- DESCRIPTION OF THE TASK
Return only the lines running from the line with "obj.parent = empty" down to the line with "from the frame", both included, exactly as they appear.

- INFORMATION SUPPLIED

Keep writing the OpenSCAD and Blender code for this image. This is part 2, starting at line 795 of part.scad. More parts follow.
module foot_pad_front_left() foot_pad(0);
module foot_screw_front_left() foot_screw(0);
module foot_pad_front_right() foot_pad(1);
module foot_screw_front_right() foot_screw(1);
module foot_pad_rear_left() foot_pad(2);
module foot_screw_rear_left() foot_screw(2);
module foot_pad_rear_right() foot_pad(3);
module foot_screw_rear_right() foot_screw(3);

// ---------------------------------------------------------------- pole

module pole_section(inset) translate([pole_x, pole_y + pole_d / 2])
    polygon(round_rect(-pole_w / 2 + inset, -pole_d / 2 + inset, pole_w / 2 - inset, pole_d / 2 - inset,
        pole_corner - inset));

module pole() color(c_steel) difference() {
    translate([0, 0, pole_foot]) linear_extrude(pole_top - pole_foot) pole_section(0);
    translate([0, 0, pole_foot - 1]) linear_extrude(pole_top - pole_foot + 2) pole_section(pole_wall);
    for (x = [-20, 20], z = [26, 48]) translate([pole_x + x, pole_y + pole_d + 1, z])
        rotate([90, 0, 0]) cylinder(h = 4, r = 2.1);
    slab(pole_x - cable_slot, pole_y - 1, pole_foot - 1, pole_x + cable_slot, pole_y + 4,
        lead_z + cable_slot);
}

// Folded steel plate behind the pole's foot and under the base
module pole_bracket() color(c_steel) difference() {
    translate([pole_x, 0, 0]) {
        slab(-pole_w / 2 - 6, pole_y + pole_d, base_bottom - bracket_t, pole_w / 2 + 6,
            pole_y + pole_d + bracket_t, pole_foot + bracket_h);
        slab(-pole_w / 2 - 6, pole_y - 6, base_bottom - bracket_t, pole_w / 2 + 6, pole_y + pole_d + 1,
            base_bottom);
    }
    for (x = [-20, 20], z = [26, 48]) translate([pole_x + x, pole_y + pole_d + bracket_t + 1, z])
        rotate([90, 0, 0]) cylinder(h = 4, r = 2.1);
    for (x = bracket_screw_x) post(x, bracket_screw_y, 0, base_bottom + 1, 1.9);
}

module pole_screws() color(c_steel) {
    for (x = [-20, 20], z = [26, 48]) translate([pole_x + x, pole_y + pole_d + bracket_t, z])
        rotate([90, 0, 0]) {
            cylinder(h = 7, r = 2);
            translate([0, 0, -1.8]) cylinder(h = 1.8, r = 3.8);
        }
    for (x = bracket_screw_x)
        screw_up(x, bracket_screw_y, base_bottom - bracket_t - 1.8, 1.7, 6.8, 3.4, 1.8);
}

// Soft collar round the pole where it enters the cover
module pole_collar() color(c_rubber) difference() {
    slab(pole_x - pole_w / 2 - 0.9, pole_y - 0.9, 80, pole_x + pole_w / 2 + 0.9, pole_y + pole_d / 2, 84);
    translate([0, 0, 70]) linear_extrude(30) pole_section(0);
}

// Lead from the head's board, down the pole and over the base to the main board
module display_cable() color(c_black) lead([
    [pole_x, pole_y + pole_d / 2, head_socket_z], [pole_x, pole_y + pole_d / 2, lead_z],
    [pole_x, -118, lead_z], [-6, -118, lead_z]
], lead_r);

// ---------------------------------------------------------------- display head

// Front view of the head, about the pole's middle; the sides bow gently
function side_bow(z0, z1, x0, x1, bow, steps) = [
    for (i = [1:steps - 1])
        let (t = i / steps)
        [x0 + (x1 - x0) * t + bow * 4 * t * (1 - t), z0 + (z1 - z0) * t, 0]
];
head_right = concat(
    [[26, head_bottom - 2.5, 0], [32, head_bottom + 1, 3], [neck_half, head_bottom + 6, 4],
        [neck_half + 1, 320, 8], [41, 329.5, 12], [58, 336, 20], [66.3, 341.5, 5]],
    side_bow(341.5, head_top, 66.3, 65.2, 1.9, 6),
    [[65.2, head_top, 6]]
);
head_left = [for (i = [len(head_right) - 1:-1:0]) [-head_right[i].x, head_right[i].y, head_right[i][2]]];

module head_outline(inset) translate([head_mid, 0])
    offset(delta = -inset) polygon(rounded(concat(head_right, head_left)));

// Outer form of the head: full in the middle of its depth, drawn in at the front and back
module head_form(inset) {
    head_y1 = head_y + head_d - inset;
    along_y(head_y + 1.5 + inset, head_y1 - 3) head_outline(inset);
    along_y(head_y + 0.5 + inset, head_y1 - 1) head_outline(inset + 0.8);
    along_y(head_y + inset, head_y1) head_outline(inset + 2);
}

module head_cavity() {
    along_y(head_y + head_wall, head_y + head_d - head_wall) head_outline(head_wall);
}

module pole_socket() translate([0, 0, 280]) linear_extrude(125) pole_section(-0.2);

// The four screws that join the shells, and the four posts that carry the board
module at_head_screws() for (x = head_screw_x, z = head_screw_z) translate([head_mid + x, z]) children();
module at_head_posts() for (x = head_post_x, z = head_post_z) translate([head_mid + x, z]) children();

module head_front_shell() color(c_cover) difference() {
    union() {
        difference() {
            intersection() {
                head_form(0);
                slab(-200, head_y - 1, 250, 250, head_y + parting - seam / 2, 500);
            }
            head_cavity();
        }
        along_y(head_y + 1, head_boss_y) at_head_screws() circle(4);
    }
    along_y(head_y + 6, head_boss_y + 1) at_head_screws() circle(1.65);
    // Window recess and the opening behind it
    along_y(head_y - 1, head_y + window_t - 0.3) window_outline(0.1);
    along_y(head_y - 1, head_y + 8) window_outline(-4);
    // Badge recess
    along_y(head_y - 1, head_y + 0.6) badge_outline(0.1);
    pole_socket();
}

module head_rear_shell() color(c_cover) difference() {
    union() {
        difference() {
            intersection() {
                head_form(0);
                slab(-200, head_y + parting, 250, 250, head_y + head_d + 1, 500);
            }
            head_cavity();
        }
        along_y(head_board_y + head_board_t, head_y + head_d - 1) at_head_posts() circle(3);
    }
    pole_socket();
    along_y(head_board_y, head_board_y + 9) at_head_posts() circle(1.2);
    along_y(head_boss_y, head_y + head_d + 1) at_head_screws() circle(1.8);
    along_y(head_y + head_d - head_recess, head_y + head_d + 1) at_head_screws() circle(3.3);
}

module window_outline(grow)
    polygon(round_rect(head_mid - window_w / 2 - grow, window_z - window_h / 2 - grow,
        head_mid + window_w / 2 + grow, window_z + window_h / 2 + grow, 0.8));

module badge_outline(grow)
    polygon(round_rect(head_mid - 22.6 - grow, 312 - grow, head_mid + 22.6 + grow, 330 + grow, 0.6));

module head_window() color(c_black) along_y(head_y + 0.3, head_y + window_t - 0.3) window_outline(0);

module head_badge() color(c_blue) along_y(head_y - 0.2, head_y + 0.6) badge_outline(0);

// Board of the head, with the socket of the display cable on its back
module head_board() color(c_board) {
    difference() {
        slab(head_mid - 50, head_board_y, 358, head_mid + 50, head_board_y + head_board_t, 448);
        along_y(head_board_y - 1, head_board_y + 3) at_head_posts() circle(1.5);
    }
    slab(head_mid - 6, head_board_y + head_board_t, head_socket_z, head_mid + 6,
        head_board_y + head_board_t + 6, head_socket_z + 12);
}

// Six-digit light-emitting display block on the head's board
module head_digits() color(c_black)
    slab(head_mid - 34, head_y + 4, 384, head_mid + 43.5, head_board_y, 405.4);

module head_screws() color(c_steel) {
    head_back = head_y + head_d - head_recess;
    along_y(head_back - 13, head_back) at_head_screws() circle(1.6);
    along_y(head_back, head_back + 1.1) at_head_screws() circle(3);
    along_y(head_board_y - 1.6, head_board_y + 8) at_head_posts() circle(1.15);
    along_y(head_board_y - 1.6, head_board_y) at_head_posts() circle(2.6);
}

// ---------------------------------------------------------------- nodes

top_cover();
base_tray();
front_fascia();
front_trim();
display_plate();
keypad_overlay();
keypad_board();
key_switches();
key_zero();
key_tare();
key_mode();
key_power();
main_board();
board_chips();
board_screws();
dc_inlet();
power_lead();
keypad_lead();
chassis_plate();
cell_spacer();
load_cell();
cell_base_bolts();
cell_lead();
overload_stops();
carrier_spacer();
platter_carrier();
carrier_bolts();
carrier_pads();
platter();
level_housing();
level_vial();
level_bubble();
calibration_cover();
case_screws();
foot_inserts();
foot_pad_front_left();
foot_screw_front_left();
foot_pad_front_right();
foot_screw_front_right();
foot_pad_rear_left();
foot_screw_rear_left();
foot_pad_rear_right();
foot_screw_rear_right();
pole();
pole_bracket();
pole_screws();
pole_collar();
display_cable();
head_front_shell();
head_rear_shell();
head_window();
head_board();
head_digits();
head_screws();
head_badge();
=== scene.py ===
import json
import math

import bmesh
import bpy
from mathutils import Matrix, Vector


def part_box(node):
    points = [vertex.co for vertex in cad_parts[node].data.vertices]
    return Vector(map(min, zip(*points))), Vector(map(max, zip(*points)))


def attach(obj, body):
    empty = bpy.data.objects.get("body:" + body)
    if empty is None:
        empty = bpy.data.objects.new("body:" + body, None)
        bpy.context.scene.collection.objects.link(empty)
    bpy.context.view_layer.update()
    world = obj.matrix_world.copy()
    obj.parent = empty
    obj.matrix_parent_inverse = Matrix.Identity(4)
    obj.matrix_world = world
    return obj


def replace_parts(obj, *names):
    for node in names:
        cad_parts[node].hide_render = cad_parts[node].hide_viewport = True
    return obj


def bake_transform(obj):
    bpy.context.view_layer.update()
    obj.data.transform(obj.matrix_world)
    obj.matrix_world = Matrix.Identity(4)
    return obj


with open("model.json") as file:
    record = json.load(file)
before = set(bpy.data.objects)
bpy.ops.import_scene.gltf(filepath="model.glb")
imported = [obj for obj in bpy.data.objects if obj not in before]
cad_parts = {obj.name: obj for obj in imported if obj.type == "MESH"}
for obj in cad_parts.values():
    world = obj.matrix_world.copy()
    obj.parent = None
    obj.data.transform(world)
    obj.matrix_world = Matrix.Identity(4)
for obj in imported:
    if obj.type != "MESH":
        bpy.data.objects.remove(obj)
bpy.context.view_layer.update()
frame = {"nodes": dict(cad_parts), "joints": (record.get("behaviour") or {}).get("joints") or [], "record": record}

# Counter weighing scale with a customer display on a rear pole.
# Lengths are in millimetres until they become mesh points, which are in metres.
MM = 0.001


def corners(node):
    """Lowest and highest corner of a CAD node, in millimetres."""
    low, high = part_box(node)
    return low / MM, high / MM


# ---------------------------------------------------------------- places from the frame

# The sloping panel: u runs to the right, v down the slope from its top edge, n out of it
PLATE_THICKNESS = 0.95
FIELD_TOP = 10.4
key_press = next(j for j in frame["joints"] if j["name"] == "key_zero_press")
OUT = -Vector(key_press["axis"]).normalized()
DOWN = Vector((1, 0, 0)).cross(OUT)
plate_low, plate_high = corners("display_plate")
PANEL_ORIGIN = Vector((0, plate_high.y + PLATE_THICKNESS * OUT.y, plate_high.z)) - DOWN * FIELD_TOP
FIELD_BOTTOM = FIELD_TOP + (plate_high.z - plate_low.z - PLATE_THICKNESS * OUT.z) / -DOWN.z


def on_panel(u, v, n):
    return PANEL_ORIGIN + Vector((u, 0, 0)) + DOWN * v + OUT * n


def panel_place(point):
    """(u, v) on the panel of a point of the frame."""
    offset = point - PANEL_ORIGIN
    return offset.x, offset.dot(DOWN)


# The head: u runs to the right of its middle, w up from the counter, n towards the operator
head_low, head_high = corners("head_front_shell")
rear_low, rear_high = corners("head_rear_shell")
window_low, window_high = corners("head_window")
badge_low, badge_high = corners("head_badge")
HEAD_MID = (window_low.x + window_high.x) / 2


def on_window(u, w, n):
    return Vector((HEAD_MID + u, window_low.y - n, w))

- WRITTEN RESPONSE
    obj.parent = empty
    obj.matrix_parent_inverse = Matrix.Identity(4)
    obj.matrix_world = world
    return obj


def replace_parts(obj, *names):
    for node in names:
        cad_parts[node].hide_render = cad_parts[node].hide_viewport = True
    return obj


def bake_transform(obj):
    bpy.context.view_layer.update()
    obj.data.transform(obj.matrix_world)
    obj.matrix_world = Matrix.Identity(4)
    return obj


with open("model.json") as file:
    record = json.load(file)
before = set(bpy.data.objects)
bpy.ops.import_scene.gltf(filepath="model.glb")
imported = [obj for obj in bpy.data.objects if obj not in before]
cad_parts = {obj.name: obj for obj in imported if obj.type == "MESH"}
for obj in cad_parts.values():
    world = obj.matrix_world.copy()
    obj.parent = None
    obj.data.transform(world)
    obj.matrix_world = Matrix.Identity(4)
for obj in imported:
    if obj.type != "MESH":
        bpy.data.objects.remove(obj)
bpy.context.view_layer.update()
frame = {"nodes": dict(cad_parts), "joints": (record.get("behaviour") or {}).get("joints") or [], "record": record}

# Counter weighing scale with a customer display on a rear pole.
# Lengths are in millimetres until they become mesh points, which are in metres.
MM = 0.001


def corners(node):
    """Lowest and highest corner of a CAD node, in millimetres."""
    low, high = part_box(node)
    return low / MM, high / MM


# ---------------------------------------------------------------- places from the frame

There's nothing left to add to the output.